The development of Christmas (Feast of the Nativity) being celebrated December 25

“NATIVITY, Feast of the. Similarly to other comparable feasts (6 or 10 Jan, 18 Nov, 28 March), in Rome the tradition developed of keeping the feast of Christmas on 25 Dec; this dates to ca. 336, though it is mentioned for the first time in the Chronography of 354. The Roman calendar indicates for 25 Dec, a day of the rebirth of the sun after the winter solstice, the birth of Mithras and public games in honor of the Sol Invictus, the cult of which the emperor Aurelian had introduced at Rome in 257. This apologetic context –Christ as the true Sol iustitiae (Mal 3:20)–was behind the introduction of the feast of Christmas in the Roman calendar. Further, chronological reasons relating to the other dates of the life of Christ (e.g., the Annunciation, 25 March) may have played a certain role. In 380 the feast was introduced in Constantinople, in 432 in Alexandria, and in 439 to Jerusalem, where it did not become established, however, until the Justinian era.
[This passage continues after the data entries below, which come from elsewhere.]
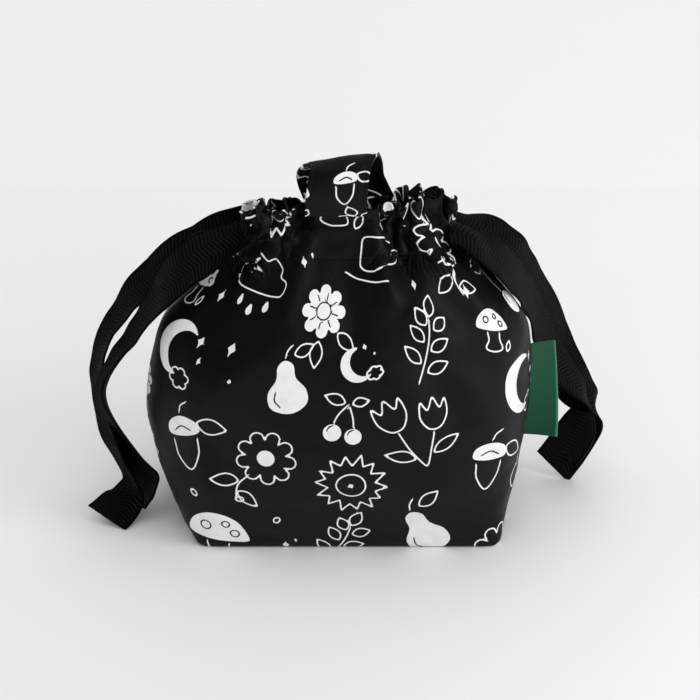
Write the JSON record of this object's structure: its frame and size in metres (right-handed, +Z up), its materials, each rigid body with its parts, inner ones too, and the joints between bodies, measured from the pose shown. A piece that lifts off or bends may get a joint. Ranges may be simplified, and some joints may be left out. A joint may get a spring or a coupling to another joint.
{
  "type": "drawstring tote bag",
  "caption": "Small cotton drawstring tote or lunch pouch: boxed base, gathered casing with flat tapes at both sides, short strap over the mouth and a folded seam label.",
  "frame": {"origin": "middle of the flat base, on the surface that the bag stands on", "axes": "+Z up, +X towards the side with the label, -Y towards the front"},
  "size_m": [0.2885, 0.1315, 0.2152],
  "materials": {
    "printed_cotton": "black plain-weave cotton with a white screen print",
    "lining_cotton": "black plain-weave cotton, unprinted",
    "tape": "black cotton herringbone tape",
    "label": "dark green woven ribbon, bare"
  },
  "bodies": {
    "pouch": {"outer_front_panel": "printed_cotton", "outer_back_panel": "printed_cotton", "outer_base": "printed_cotton", "lining_front": "lining_cotton", "lining_back": "lining_cotton", "lining_base": "lining_cotton", "casing_front": "printed_cotton", "casing_back": "printed_cotton", "casing_facing_front": "lining_cotton", "casing_facing_back": "lining_cotton", "heading_front": "printed_cotton", "heading_back": "printed_cotton", "strap_root_front": "printed_cotton", "strap_root_back": "printed_cotton"},
    "strap": {"strap_outer": "printed_cotton", "strap_facing": "printed_cotton"},
    "label": {"side_label": "label"},
    "left_tape": {"left_tape_front_strand": "tape", "left_tape_back_strand": "tape", "left_tape_front_run": "tape", "left_tape_back_run": "tape", "left_tape_turn": "tape"},
    "right_tape": {"right_tape_front_strand": "tape", "right_tape_back_strand": "tape", "right_tape_front_run": "tape", "right_tape_back_run": "tape", "right_tape_turn": "tape"}
  },
  "joints": [
    {"name": "strap_sway", "type": "hinge", "parent": "pouch", "child": "strap", "pos_m": [-0.0023, 0, 0.196], "axis": [0, 1, 0], "range_deg": [-20, 20]},
    {"name": "label_flap", "type": "hinge", "parent": "pouch", "child": "label", "pos_m": [0.1012, 0, 0.0705], "axis": [0, 0, 1], "range_deg": [-75, 5]},
    {"name": "left_tape_pull", "type": "slide", "parent": "pouch", "child": "left_tape", "axis": [-1, 0, 0], "range_m": [0, 0.008]},
    {"name": "right_tape_pull", "type": "slide", "parent": "pouch", "child": "right_tape", "axis": [1, 0, 0], "range_m": [0, 0.008]}
  ]
}
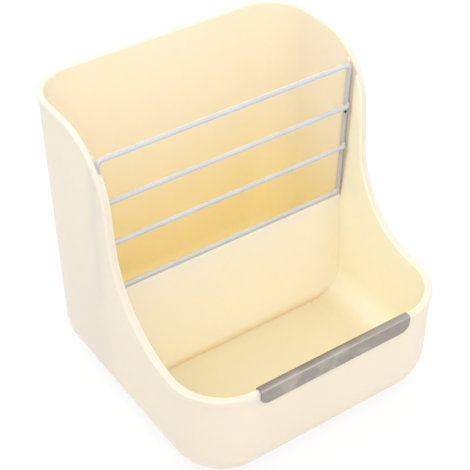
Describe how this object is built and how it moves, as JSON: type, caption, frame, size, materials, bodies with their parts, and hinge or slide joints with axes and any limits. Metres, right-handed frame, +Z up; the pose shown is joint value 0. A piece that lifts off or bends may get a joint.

There are numerous Christmas homilies in Latin and Greek, beginning with that of ps.- Optatus of Milevis (CPL 245). The oldest liturgical formulas may be found in the Sacramentarium Veronese. From the time of Gregory the great we find the characteristic triplicate Christmas Masses (Hom. ev. 8), the celebrated in S. Maria Maggiore, St. Anastasia and St. Peter’s” (Encyclopedia of Ancient Christianity).